The Tozkoparan (Güngören) Tragedy (2022
On October 14th, large numbers of armed police entered an apartment building and forcefully evacuated the residents by breaking down all apartment doors and dragging people out into the cold. The police barricaded the Tozkoparan area (Istanbul) so that residents would not be able to re-enter their houses or their neighborhood until the urban transformation was over. Residents who insisted on staying in their houses were attacked by the police and taken into custody. Although this action is against Turkish constitution and human rights, the illegal urban transformation in Güngören continues to take place.
The distrust in the government was apparent, as even before the police arrived, the residents were guarding their apartment buildings outside to protect their homes after getting notified that the police would show up for the demolition. However, the brutal violence exerted on the innocent was horrific to everyone. Several Turkish citizens protested against this event, and it received many negative reactions, but the government continues to prioritize their income.
Destruction of Another Green Space – The Kemer Country Golf Course (2022)
Upper class citizens of Turkey thought that their rich neighborhoods were protected against the illegal activities that had up until this point only affected the lower class citizens. However, they were extremely wrong. Kemer Country Club is a luxurious living space that has a golf course supported by the Demirören Group. The government-allied conglomerate group used this golf course as a credit assurance while getting credit from the state-owned Ziraat Bank, which is usually illegal. After the Demirören Group was not able to pay off their debts, the ministry of environment and urbanization transferred the ownership of the golf course to Ziraat Bank. So, to collect Demirören Group’s debt, the bank decided to build houses on the golf course. And shockingly, this housing project was given to Emlak Konut GYO, which is owned by TOKI, which is owned by the Turkish government.
It is time for a different type of change.
Currently there are about 4000 residents in this large green area, where the golf course is about 300,000 square meters. However, the government has allowed the construction of several more villas and 8-story apartments that would increase Kemer Country’s population by about 3000 people. Not only will an important chunk of a large green area be destroyed, but the qualities of the neighborhood, which many Kemer Country residents specifically chose, will be illegally taken away from them.

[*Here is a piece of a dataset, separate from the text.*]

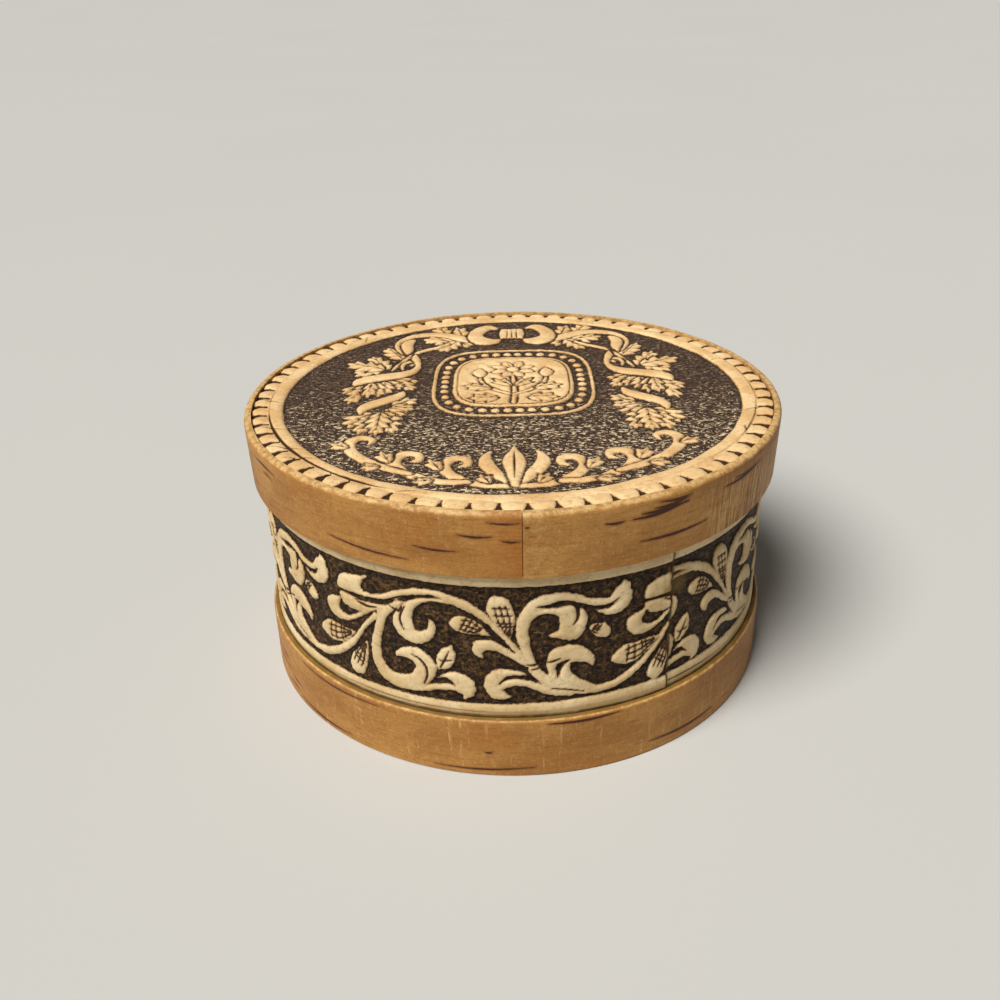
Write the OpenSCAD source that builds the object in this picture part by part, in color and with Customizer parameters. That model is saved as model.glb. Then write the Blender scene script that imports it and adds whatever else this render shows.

A few days ago, the police and bulldozers took over the golf course and began to lay the foundation for the new housing area. The Kemer Country residents argued with the police and displayed the documents of the court’s verdict to stop the construction. Yet, the operation continues as the court has no power against the Presidential Complex. Another scheme is currently in place for the Turkish government to increase their income illegally while violating several human rights such as inhuman treatment, unfair detainment and not being equal before the law, regardless of whether you are rich or poor. Turkish citizens still continue to stand up for themselves and hope for the best, but we have had enough. It is time to make a different type of change.